TASK DETAILS ▸ Provide the data again in its entirety, exactly as given.

MATERIAL PROVIDED ▸
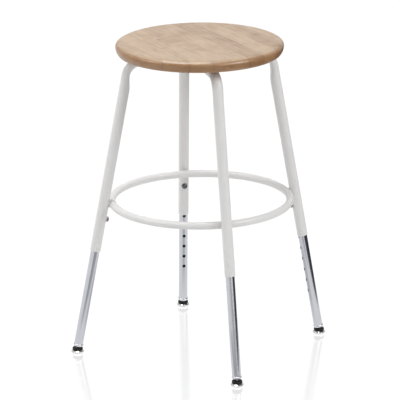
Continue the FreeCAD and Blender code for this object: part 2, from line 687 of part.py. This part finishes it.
# Glide bases with their ball sockets, and the black cushions on them
socket = "(Sizes.ballDiameter / 2 + Sizes.ballClearance)"
mouthRadius = "sqrt(" + socket + " ^ 2 - Sizes.socketMouth ^ 2)"
rim = "Sizes.glideRimRound"
for leg in legNames:
    base = newBody("glide_base_" + leg)
    outline = profile(base, "GlideOutline_" + leg, "XZ_Plane", [
        ("0", "0"),
        ("Sizes.glideContact / 2", "0"),
        ("Sizes.glideDiameter / 2", "Sizes.glideBevelHeight"),
        ("Sizes.glideDiameter / 2", "Sizes.glideRimHeight - " + rim, rim, "right"),
        ("Sizes.glideDiameter / 2 - " + rim, "Sizes.glideRimHeight"),
        ("Sizes.glideShoulder / 2", "Sizes.glideShoulderHeight"),
        ("Sizes.socketBoss / 2", "Sizes.glideShoulderHeight"),
        ("Sizes.socketBoss / 2", "Sizes.ballHeight + Sizes.socketMouth"),
        (mouthRadius, "Sizes.ballHeight + Sizes.socketMouth", socket, "left"),
        ("0", "Sizes.ballHeight - " + socket)])
    revolve(base, "GlideTurned_" + leg, outline)
    base.Placement = glidePlace(leg)
    cushion = newBody("glide_cushion_" + leg)
    outline = profile(cushion, "CushionOutline_" + leg, "XZ_Plane", [
        ("Sizes.socketBoss / 2 + Sizes.cushionFit", "Sizes.glideShoulderHeight"),
        ("Sizes.cushionDiameter / 2 - Sizes.cushionFoot", "Sizes.glideShoulderHeight",
         "Sizes.cushionFoot", "right"),
        ("Sizes.cushionDiameter / 2", "Sizes.glideShoulderHeight + Sizes.cushionFoot"),
        ("Sizes.cushionDiameter / 2", "Sizes.cushionTop - Sizes.cushionRound",
         "Sizes.cushionRound", "right"),
        ("Sizes.cushionDiameter / 2 - Sizes.cushionRound", "Sizes.cushionTop"),
        ("Sizes.cushionMouth / 2", "Sizes.cushionTop"),
        ("Sizes.cushionMouth / 2", "Sizes.ballHeight + Sizes.socketMouth"),
        ("Sizes.socketBoss / 2 + Sizes.cushionFit", "Sizes.ballHeight + Sizes.socketMouth")])
    revolve(cushion, "CushionTurned_" + leg, outline)
    cushion.Placement = glidePlace(leg)

doc.recompute()

# Every sub-part is written to a file of its own name.
single = ["seat", "seat_plate", "seat_screws", "seat_plate_welds", "foot_ring",
          "ring_welds", "lock_bushes"]
perLeg = ["leg", "lock_screw", "insert", "ferrule", "glide_stem", "glide_base",
          "glide_cushion"]
labels = single + [piece + "_" + leg for piece in perLeg for leg in legNames]
for thing in doc.Objects:
    if "Invalid" in thing.State or "Error" in thing.State:
        raise RuntimeError("feature failed: " + thing.Label)
os.makedirs("parts", exist_ok=True)
for label in labels:
    shape = doc.getObjectsByLabel(label)[0].Shape
    if shape.isNull() or not shape.isValid() or not shape.Solids:
        raise RuntimeError("bad shape: " + label)
    shape.exportStep("parts/" + label + ".step")
    box = shape.BoundBox
    print(label, len(shape.Solids), round(shape.Volume, 1),
          [round(edge, 2) for edge in (box.XMin, box.XMax, box.YMin, box.YMax, box.ZMin, box.ZMax)])
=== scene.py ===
import bpy, bmesh, math, json
from mathutils import Matrix, Vector


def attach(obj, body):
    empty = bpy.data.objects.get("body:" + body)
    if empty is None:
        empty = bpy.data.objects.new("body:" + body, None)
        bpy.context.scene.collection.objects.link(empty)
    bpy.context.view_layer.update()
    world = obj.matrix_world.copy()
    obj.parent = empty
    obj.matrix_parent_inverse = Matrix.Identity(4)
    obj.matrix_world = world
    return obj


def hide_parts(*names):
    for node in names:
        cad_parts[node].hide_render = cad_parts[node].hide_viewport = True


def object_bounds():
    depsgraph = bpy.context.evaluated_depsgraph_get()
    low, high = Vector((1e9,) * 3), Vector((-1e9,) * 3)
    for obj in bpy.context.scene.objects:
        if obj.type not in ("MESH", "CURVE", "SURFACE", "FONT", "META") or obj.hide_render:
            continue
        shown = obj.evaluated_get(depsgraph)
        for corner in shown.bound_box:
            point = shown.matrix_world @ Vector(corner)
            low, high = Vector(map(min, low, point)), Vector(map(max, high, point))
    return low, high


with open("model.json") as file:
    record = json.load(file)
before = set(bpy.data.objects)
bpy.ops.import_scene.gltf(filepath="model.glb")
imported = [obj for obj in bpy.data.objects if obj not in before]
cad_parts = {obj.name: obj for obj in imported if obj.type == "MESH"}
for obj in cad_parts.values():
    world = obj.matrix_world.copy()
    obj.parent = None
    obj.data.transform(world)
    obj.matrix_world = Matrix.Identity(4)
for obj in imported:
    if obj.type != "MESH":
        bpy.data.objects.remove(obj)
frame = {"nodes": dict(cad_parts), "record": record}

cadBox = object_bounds()
seatTop = cadBox[1][2]
nodes = frame["nodes"]
legNames = ["right", "back", "left", "front"]
scene = bpy.context.scene
print("frame loaded:", len(nodes), "nodes")


# node helpers
def placeNode(tree, kind, inputs=None, **settings):
    node = tree.nodes.new(kind)
    for name, setting in settings.items():
        setattr(node, name, setting)
    for name, source in (inputs or {}).items():
        socket = node.inputs[name]
        if isinstance(source, bpy.types.NodeSocket):
            tree.links.new(source, socket)
        else:
            socket.default_value = source
    return node


def addNode(tree, kind, inputs=None, **settings):
    return placeNode(tree, "ShaderNode" + kind, inputs, **settings)


def maths(tree, operation, first, second=0.0, third=0.0, clamp=False):
    node = addNode(tree, "Math", {0: first, 1: second, 2: third}, operation=operation, use_clamp=clamp)
    return node.outputs[0]


def mixColour(tree, amount, first, second):
    # a plain colour is given as red, green and blue
    first, second = [(*source, 1) if isinstance(source, tuple) else source for source in (first, second)]
    node = addNode(tree, "Mix", {"Factor": amount, 6: first, 7: second}, data_type="RGBA")
    return node.outputs[2]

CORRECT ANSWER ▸
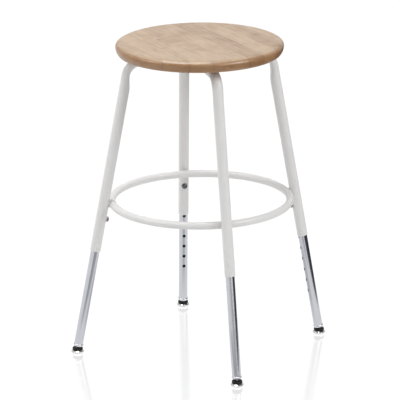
Continue the FreeCAD and Blender code for this object: part 2, from line 687 of part.py. This part finishes it.
# Glide bases with their ball sockets, and the black cushions on them
socket = "(Sizes.ballDiameter / 2 + Sizes.ballClearance)"
mouthRadius = "sqrt(" + socket + " ^ 2 - Sizes.socketMouth ^ 2)"
rim = "Sizes.glideRimRound"
for leg in legNames:
    base = newBody("glide_base_" + leg)
    outline = profile(base, "GlideOutline_" + leg, "XZ_Plane", [
        ("0", "0"),
        ("Sizes.glideContact / 2", "0"),
        ("Sizes.glideDiameter / 2", "Sizes.glideBevelHeight"),
        ("Sizes.glideDiameter / 2", "Sizes.glideRimHeight - " + rim, rim, "right"),
        ("Sizes.glideDiameter / 2 - " + rim, "Sizes.glideRimHeight"),
        ("Sizes.glideShoulder / 2", "Sizes.glideShoulderHeight"),
        ("Sizes.socketBoss / 2", "Sizes.glideShoulderHeight"),
        ("Sizes.socketBoss / 2", "Sizes.ballHeight + Sizes.socketMouth"),
        (mouthRadius, "Sizes.ballHeight + Sizes.socketMouth", socket, "left"),
        ("0", "Sizes.ballHeight - " + socket)])
    revolve(base, "GlideTurned_" + leg, outline)
    base.Placement = glidePlace(leg)
    cushion = newBody("glide_cushion_" + leg)
    outline = profile(cushion, "CushionOutline_" + leg, "XZ_Plane", [
        ("Sizes.socketBoss / 2 + Sizes.cushionFit", "Sizes.glideShoulderHeight"),
        ("Sizes.cushionDiameter / 2 - Sizes.cushionFoot", "Sizes.glideShoulderHeight",
         "Sizes.cushionFoot", "right"),
        ("Sizes.cushionDiameter / 2", "Sizes.glideShoulderHeight + Sizes.cushionFoot"),
        ("Sizes.cushionDiameter / 2", "Sizes.cushionTop - Sizes.cushionRound",
         "Sizes.cushionRound", "right"),
        ("Sizes.cushionDiameter / 2 - Sizes.cushionRound", "Sizes.cushionTop"),
        ("Sizes.cushionMouth / 2", "Sizes.cushionTop"),
        ("Sizes.cushionMouth / 2", "Sizes.ballHeight + Sizes.socketMouth"),
        ("Sizes.socketBoss / 2 + Sizes.cushionFit", "Sizes.ballHeight + Sizes.socketMouth")])
    revolve(cushion, "CushionTurned_" + leg, outline)
    cushion.Placement = glidePlace(leg)

doc.recompute()

# Every sub-part is written to a file of its own name.
single = ["seat", "seat_plate", "seat_screws", "seat_plate_welds", "foot_ring",
          "ring_welds", "lock_bushes"]
perLeg = ["leg", "lock_screw", "insert", "ferrule", "glide_stem", "glide_base",
          "glide_cushion"]
labels = single + [piece + "_" + leg for piece in perLeg for leg in legNames]
for thing in doc.Objects:
    if "Invalid" in thing.State or "Error" in thing.State:
        raise RuntimeError("feature failed: " + thing.Label)
os.makedirs("parts", exist_ok=True)
for label in labels:
    shape = doc.getObjectsByLabel(label)[0].Shape
    if shape.isNull() or not shape.isValid() or not shape.Solids:
        raise RuntimeError("bad shape: " + label)
    shape.exportStep("parts/" + label + ".step")
    box = shape.BoundBox
    print(label, len(shape.Solids), round(shape.Volume, 1),
          [round(edge, 2) for edge in (box.XMin, box.XMax, box.YMin, box.YMax, box.ZMin, box.ZMax)])
=== scene.py ===
import bpy, bmesh, math, json
from mathutils import Matrix, Vector


def attach(obj, body):
    empty = bpy.data.objects.get("body:" + body)
    if empty is None:
        empty = bpy.data.objects.new("body:" + body, None)
        bpy.context.scene.collection.objects.link(empty)
    bpy.context.view_layer.update()
    world = obj.matrix_world.copy()
    obj.parent = empty
    obj.matrix_parent_inverse = Matrix.Identity(4)
    obj.matrix_world = world
    return obj


def hide_parts(*names):
    for node in names:
        cad_parts[node].hide_render = cad_parts[node].hide_viewport = True


def object_bounds():
    depsgraph = bpy.context.evaluated_depsgraph_get()
    low, high = Vector((1e9,) * 3), Vector((-1e9,) * 3)
    for obj in bpy.context.scene.objects:
        if obj.type not in ("MESH", "CURVE", "SURFACE", "FONT", "META") or obj.hide_render:
            continue
        shown = obj.evaluated_get(depsgraph)
        for corner in shown.bound_box:
            point = shown.matrix_world @ Vector(corner)
            low, high = Vector(map(min, low, point)), Vector(map(max, high, point))
    return low, high


with open("model.json") as file:
    record = json.load(file)
before = set(bpy.data.objects)
bpy.ops.import_scene.gltf(filepath="model.glb")
imported = [obj for obj in bpy.data.objects if obj not in before]
cad_parts = {obj.name: obj for obj in imported if obj.type == "MESH"}
for obj in cad_parts.values():
    world = obj.matrix_world.copy()
    obj.parent = None
    obj.data.transform(world)
    obj.matrix_world = Matrix.Identity(4)
for obj in imported:
    if obj.type != "MESH":
        bpy.data.objects.remove(obj)
frame = {"nodes": dict(cad_parts), "record": record}

cadBox = object_bounds()
seatTop = cadBox[1][2]
nodes = frame["nodes"]
legNames = ["right", "back", "left", "front"]
scene = bpy.context.scene
print("frame loaded:", len(nodes), "nodes")


# node helpers
def placeNode(tree, kind, inputs=None, **settings):
    node = tree.nodes.new(kind)
    for name, setting in settings.items():
        setattr(node, name, setting)
    for name, source in (inputs or {}).items():
        socket = node.inputs[name]
        if isinstance(source, bpy.types.NodeSocket):
            tree.links.new(source, socket)
        else:
            socket.default_value = source
    return node


def addNode(tree, kind, inputs=None, **settings):
    return placeNode(tree, "ShaderNode" + kind, inputs, **settings)


def maths(tree, operation, first, second=0.0, third=0.0, clamp=False):
    node = addNode(tree, "Math", {0: first, 1: second, 2: third}, operation=operation, use_clamp=clamp)
    return node.outputs[0]


def mixColour(tree, amount, first, second):
    # a plain colour is given as red, green and blue
    first, second = [(*source, 1) if isinstance(source, tuple) else source for source in (first, second)]
    node = addNode(tree, "Mix", {"Factor": amount, 6: first, 7: second}, data_type="RGBA")
    return node.outputs[2]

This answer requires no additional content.